__Your task__. Exactly the lines from the one with "for (k = KEYS) key(k);" to the one with "for node in", both included, are to be printed again; leave out the rest.
### Data excerpts ###
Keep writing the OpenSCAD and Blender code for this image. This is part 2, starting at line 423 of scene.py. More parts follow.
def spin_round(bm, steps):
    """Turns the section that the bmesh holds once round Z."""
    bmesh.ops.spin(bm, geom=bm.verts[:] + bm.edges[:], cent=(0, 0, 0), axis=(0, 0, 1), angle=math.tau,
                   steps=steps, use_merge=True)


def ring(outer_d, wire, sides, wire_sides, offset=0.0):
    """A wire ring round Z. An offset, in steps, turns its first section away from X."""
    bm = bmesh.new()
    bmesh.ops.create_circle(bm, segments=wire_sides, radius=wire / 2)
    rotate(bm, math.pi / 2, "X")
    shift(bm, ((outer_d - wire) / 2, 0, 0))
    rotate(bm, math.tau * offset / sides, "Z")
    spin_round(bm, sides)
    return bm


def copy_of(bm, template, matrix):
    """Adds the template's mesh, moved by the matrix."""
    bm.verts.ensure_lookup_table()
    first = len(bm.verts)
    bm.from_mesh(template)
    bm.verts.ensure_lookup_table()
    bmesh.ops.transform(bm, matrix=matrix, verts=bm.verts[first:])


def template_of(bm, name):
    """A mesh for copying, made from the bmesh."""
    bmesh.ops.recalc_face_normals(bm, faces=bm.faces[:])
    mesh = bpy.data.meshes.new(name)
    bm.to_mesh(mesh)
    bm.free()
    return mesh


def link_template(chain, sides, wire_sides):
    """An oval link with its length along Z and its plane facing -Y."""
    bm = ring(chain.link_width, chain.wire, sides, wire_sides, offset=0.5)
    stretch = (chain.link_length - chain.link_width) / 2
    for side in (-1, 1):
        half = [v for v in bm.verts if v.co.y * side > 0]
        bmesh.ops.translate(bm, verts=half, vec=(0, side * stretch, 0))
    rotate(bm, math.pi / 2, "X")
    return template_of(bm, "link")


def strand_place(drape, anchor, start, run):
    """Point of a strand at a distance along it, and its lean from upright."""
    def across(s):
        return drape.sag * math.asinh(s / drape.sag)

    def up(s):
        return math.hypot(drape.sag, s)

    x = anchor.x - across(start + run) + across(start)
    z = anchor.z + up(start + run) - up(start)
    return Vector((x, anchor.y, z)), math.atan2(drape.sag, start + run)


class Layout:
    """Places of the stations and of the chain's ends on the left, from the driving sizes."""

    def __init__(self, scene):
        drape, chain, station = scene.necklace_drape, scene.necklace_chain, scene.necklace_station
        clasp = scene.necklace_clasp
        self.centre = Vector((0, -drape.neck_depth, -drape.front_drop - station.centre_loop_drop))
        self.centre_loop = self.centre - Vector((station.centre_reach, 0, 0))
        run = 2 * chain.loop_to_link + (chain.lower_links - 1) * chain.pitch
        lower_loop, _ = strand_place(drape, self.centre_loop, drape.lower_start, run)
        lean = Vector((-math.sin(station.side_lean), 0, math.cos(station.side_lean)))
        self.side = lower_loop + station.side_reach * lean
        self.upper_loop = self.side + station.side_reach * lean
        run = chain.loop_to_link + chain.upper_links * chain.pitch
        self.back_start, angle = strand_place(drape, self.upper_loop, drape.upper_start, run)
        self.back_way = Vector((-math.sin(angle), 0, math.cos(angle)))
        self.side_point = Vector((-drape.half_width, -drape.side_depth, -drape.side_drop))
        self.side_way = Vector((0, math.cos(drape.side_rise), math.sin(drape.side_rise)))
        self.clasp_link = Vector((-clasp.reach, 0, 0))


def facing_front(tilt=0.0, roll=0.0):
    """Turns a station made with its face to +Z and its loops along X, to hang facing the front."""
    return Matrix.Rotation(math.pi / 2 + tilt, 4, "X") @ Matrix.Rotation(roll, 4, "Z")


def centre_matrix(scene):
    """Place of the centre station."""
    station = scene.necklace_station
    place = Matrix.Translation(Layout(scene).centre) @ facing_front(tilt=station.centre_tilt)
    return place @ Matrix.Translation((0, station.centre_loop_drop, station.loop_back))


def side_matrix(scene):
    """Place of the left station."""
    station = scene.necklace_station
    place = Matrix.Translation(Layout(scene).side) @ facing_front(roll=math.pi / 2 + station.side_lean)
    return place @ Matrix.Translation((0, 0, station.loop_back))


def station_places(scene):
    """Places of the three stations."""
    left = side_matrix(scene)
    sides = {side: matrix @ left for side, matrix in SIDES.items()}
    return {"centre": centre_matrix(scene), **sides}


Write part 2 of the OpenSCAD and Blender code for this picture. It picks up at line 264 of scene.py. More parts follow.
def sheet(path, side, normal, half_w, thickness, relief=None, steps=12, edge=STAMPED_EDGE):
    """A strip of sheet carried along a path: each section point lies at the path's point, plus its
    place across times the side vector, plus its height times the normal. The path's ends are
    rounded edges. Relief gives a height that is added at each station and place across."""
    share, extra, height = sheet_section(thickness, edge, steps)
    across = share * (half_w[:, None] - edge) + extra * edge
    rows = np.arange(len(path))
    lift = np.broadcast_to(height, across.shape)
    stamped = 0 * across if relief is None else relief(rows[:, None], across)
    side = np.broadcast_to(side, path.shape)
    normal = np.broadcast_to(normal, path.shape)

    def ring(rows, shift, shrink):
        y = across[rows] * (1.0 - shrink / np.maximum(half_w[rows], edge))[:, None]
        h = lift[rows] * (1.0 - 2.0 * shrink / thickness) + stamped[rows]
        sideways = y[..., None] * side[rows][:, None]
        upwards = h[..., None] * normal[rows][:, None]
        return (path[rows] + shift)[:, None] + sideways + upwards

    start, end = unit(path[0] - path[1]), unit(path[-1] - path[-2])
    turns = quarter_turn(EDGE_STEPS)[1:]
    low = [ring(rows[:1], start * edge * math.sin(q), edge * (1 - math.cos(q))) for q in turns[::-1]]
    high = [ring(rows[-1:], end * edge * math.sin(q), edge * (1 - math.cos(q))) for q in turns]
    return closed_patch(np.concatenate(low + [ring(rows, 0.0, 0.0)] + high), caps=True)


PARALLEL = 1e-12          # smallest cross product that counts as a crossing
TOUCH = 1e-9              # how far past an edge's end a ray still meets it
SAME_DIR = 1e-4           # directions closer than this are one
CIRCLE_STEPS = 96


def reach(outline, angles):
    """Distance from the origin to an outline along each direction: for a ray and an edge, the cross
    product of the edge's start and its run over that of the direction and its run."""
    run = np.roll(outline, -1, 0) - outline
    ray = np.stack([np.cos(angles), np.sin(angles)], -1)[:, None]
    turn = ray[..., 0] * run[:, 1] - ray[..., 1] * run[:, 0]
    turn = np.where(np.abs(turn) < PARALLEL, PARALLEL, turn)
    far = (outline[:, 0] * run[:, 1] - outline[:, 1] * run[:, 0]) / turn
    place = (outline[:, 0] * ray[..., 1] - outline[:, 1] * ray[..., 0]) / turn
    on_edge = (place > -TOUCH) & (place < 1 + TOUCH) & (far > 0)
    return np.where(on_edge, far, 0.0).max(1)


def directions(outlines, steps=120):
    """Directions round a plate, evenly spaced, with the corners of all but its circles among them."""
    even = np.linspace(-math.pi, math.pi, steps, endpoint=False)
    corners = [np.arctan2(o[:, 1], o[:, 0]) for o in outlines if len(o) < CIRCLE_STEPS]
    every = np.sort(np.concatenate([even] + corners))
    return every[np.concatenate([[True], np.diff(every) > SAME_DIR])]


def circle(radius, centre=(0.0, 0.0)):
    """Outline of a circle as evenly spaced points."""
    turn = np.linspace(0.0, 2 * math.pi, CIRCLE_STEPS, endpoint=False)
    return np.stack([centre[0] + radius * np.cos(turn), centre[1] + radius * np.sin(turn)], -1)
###
### Data excerpts ###
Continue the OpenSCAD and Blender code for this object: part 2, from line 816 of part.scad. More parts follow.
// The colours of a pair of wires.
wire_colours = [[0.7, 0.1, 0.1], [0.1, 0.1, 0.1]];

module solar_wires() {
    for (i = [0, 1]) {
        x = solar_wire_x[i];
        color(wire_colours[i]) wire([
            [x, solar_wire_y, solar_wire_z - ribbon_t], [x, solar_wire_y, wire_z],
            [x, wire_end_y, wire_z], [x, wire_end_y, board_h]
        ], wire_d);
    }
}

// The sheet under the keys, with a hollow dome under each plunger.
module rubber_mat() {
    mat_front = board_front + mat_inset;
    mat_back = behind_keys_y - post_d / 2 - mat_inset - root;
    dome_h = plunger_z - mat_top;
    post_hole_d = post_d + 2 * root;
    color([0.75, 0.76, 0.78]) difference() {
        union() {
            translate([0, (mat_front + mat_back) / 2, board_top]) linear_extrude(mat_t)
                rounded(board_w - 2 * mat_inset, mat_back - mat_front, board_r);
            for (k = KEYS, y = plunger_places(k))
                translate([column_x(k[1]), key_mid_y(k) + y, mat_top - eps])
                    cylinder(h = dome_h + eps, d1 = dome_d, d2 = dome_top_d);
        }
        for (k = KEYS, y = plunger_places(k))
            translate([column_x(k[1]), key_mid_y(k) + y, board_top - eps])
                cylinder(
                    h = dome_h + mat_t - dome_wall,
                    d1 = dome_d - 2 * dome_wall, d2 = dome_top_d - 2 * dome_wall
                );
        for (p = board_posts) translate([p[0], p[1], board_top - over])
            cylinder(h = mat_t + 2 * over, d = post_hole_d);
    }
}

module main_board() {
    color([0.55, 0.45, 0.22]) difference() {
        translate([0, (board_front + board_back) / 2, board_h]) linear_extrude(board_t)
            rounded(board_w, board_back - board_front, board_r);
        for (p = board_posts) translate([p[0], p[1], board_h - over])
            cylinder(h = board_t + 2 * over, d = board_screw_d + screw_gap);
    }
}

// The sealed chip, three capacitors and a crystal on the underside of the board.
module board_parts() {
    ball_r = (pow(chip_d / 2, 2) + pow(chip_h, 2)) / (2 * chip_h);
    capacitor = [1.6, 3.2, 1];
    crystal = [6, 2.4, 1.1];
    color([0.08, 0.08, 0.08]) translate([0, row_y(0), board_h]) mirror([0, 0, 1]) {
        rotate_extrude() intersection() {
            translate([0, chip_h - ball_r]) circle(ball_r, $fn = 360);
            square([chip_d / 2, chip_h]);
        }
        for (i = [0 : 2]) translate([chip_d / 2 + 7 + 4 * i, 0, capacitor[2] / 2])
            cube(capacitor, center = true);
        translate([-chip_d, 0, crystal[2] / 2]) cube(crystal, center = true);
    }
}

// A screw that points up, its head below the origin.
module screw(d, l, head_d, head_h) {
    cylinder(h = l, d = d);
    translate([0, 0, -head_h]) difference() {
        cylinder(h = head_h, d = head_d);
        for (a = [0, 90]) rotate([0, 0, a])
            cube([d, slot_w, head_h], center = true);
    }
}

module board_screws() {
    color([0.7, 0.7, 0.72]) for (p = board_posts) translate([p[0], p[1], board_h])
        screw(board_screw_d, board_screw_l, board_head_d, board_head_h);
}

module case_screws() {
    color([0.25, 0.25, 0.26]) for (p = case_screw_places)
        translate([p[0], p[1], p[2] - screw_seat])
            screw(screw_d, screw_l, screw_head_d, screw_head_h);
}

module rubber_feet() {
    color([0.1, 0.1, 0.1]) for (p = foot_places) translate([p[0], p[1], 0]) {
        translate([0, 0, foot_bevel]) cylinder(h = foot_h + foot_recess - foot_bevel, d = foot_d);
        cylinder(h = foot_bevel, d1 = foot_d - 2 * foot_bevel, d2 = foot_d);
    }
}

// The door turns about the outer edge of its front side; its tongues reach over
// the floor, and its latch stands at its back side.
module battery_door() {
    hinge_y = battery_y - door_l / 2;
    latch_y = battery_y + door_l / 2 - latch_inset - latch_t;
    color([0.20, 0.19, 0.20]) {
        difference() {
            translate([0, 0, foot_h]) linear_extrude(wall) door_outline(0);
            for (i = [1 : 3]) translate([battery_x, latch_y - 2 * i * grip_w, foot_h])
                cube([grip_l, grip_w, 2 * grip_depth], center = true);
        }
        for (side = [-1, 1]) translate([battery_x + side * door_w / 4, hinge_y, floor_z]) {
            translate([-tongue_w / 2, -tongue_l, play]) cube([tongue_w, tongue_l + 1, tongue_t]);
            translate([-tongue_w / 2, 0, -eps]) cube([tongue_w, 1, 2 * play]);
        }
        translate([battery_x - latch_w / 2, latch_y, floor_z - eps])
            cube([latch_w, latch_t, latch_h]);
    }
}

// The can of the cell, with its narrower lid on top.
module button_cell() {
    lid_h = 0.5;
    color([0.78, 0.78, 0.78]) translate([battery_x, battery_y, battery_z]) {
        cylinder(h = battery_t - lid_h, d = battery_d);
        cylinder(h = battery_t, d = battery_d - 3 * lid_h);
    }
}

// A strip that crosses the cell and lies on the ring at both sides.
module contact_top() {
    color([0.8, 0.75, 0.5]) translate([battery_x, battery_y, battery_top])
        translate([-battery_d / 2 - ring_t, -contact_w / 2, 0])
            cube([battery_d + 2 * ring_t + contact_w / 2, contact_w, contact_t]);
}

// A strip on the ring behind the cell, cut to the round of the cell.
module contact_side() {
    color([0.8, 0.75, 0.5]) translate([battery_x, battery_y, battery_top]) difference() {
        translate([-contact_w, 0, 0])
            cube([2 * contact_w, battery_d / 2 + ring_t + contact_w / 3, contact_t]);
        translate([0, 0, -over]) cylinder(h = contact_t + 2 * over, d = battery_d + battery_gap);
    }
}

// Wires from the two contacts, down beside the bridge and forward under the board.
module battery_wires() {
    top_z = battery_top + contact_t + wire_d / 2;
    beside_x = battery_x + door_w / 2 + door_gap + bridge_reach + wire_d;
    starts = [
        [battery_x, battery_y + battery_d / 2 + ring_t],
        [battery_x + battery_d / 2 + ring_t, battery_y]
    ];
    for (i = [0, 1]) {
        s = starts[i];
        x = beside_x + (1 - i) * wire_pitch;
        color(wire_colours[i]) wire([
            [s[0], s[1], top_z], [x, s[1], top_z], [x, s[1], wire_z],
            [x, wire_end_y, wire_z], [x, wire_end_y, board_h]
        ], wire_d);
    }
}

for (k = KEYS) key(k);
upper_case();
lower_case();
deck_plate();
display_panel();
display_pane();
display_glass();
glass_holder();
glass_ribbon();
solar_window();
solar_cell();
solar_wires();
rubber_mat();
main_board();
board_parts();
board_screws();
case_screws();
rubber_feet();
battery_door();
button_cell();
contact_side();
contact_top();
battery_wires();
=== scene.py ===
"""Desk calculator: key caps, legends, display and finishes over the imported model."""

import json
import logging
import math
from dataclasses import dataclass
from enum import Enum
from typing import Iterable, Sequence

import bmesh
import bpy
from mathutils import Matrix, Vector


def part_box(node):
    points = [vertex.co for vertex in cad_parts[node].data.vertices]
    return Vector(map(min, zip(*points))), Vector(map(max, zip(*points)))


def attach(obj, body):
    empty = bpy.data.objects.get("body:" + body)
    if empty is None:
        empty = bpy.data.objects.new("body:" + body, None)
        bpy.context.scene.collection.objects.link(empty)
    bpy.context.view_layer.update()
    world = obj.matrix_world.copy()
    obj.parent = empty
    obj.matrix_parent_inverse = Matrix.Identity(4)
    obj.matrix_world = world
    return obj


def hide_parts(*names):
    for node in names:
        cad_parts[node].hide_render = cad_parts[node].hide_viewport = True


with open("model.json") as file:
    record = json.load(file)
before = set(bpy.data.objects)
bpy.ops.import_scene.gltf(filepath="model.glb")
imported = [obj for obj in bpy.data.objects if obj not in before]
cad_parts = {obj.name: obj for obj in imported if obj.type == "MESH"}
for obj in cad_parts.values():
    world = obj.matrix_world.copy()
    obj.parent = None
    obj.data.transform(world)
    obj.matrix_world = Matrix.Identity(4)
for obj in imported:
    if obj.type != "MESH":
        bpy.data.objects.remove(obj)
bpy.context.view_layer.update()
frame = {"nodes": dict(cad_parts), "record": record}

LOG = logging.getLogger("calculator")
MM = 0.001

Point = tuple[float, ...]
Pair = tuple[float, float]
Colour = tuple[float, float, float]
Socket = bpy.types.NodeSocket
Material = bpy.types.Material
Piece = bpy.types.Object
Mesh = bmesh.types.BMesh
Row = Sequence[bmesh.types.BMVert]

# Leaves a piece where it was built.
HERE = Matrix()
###
### Data excerpts ###
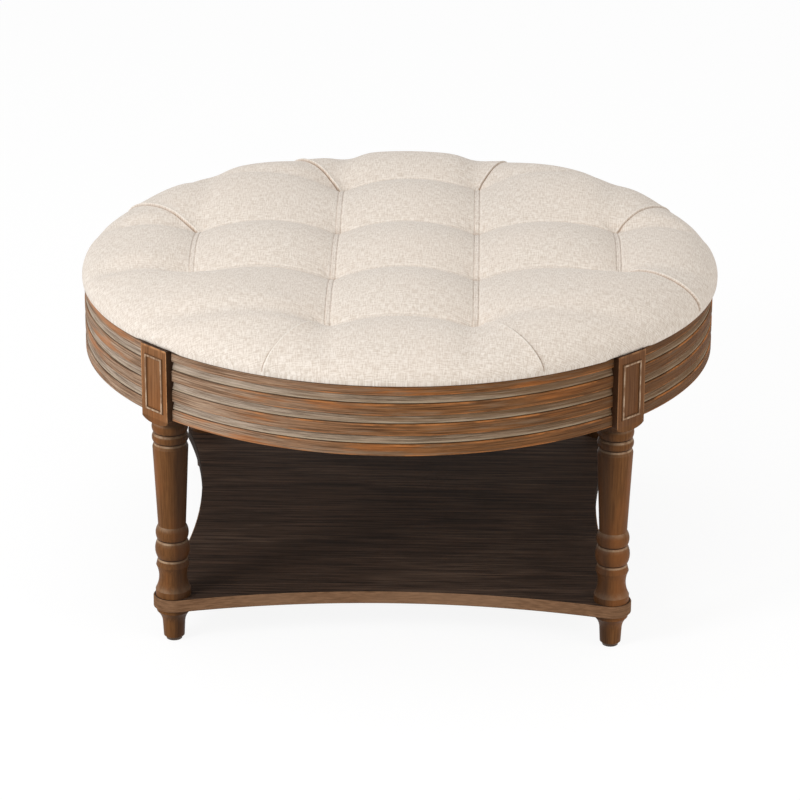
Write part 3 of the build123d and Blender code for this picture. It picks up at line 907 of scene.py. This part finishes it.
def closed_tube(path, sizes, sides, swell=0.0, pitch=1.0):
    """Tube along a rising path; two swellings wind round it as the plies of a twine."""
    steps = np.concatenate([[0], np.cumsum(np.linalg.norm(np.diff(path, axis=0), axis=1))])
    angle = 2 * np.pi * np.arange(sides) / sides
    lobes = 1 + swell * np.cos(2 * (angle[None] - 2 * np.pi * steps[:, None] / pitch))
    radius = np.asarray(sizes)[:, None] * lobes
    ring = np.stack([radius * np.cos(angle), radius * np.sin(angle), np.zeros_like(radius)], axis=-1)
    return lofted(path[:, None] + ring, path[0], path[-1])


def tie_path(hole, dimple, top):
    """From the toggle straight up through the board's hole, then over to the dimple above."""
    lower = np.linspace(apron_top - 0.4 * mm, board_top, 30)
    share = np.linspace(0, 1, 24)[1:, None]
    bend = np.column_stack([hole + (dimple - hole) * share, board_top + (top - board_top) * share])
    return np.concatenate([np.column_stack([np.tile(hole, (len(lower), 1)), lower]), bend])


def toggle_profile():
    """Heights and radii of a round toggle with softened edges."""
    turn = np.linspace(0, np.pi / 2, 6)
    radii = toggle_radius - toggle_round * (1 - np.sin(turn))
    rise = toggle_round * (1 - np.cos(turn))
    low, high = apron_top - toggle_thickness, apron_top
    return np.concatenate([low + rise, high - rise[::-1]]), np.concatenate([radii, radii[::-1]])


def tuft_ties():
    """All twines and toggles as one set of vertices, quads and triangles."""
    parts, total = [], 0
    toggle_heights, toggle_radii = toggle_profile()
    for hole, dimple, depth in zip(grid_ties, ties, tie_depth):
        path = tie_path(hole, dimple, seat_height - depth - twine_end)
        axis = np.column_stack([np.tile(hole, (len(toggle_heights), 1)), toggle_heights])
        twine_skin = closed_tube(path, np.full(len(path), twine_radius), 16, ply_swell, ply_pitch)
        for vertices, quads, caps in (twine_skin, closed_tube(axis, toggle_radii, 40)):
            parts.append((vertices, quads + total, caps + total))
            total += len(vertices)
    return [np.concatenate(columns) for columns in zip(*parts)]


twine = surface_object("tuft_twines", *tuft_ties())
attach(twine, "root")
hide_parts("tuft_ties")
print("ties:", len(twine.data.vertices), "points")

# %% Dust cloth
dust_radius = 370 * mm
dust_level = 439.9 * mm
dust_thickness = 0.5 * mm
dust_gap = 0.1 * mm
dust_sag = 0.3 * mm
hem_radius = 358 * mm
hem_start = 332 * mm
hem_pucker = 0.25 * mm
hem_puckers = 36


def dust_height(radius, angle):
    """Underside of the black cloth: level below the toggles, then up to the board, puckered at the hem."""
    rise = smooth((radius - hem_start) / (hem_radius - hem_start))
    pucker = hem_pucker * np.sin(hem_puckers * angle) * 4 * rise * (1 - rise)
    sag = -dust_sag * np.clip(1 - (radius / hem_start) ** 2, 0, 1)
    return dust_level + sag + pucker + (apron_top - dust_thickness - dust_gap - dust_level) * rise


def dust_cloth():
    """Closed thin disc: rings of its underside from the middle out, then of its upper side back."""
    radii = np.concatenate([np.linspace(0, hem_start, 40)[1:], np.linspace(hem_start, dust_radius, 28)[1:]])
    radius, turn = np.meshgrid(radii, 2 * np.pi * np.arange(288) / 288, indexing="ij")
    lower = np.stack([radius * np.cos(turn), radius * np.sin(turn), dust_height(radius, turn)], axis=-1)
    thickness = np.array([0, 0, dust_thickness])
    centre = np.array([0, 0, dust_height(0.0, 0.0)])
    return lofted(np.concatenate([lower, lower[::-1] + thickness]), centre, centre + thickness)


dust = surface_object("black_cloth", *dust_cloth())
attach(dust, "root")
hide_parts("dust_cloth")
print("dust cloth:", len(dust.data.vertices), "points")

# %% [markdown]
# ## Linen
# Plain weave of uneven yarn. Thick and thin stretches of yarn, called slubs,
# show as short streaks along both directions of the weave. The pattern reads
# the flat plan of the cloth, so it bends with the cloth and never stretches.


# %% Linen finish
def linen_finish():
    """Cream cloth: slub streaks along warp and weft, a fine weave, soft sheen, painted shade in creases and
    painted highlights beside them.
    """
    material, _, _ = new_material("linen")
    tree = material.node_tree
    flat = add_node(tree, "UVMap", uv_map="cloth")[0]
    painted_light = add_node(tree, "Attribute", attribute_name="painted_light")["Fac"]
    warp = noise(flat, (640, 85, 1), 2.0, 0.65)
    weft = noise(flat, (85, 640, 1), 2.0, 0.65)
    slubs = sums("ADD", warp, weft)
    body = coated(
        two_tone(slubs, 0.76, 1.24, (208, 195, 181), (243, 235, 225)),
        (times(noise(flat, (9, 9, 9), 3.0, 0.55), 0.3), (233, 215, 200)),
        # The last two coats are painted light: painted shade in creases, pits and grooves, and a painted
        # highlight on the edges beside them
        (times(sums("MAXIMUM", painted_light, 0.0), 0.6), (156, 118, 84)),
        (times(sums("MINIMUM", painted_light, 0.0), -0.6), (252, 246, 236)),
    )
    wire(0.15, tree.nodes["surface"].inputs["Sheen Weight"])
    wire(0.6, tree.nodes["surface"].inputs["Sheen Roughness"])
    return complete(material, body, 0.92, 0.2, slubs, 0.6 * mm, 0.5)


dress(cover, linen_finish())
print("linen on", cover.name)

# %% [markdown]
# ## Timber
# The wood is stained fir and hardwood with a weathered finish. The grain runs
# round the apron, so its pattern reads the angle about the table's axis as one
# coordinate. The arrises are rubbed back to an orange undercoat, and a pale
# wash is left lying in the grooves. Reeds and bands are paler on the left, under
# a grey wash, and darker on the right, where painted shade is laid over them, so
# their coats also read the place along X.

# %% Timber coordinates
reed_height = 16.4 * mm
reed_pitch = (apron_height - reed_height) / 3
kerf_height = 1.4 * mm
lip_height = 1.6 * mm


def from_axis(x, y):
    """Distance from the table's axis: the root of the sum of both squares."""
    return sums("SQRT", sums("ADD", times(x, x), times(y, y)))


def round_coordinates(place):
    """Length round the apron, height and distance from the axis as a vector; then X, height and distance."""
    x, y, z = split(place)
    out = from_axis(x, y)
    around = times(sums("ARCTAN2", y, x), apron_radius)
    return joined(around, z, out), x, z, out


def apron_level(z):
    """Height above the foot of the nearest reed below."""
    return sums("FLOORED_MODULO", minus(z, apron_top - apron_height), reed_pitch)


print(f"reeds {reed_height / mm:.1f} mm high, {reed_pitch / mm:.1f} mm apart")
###
__Exercise response__.
for (k = KEYS) key(k);
upper_case();
lower_case();
deck_plate();
display_panel();
display_pane();
display_glass();
glass_holder();
glass_ribbon();
solar_window();
solar_cell();
solar_wires();
rubber_mat();
main_board();
board_parts();
board_screws();
case_screws();
rubber_feet();
battery_door();
button_cell();
contact_side();
contact_top();
battery_wires();
=== scene.py ===
"""Desk calculator: key caps, legends, display and finishes over the imported model."""

import json
import logging
import math
from dataclasses import dataclass
from enum import Enum
from typing import Iterable, Sequence

import bmesh
import bpy
from mathutils import Matrix, Vector


def part_box(node):
    points = [vertex.co for vertex in cad_parts[node].data.vertices]
    return Vector(map(min, zip(*points))), Vector(map(max, zip(*points)))


def attach(obj, body):
    empty = bpy.data.objects.get("body:" + body)
    if empty is None:
        empty = bpy.data.objects.new("body:" + body, None)
        bpy.context.scene.collection.objects.link(empty)
    bpy.context.view_layer.update()
    world = obj.matrix_world.copy()
    obj.parent = empty
    obj.matrix_parent_inverse = Matrix.Identity(4)
    obj.matrix_world = world
    return obj


def hide_parts(*names):
    for node in names:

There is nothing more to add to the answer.